Cuisses de grenouilles first became popular in the 16th century when the frogs were hunted in the wild. In the 1970s this was made illegal because of diminishing numbers.
Farming them is hard and since 2010 just two frog farms have been set up. France imports 800tonnes of fresh legs from Turkey and 4,000 frozen ones from Indonesia.
It is their No1 customer, alarming ecologists with the Natural History Museum in Paris warning that 99% of those sold in supermarkets are not labelled accurately as to the species, with many taken indiscriminately from the wild in Asia every year.
If you want to taste cuisses in all their forms, try Rainettes, which opened in Paris last year as the first frogs legs bar.

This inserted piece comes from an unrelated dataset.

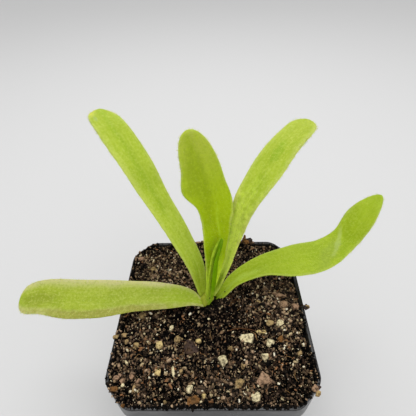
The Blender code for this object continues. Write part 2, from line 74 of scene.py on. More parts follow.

The name is a colloquial term for frogs in French.
As for snails or escargots The French eat 16,000 tonnes a year – 424million snails – more per person than anywhere else.
It started in the Renaissance with the wealthy; Burgundy wine producers then sent them to Paris where the poor would preserve them for when other meat was scarce. First collected in the wild, it was not until the 70s that snail farms began. There are now about 300.
Two-thirds of consumption is at Christmas with Burgundy and Alsace leading the way.
Leading prepared-snail producer Française de Gastronomie turns 110million snails into foodie treats a year, and is experimenting with Escargot Bites in a pastry shell. Snails have health benefits, being rich in proteins and minerals.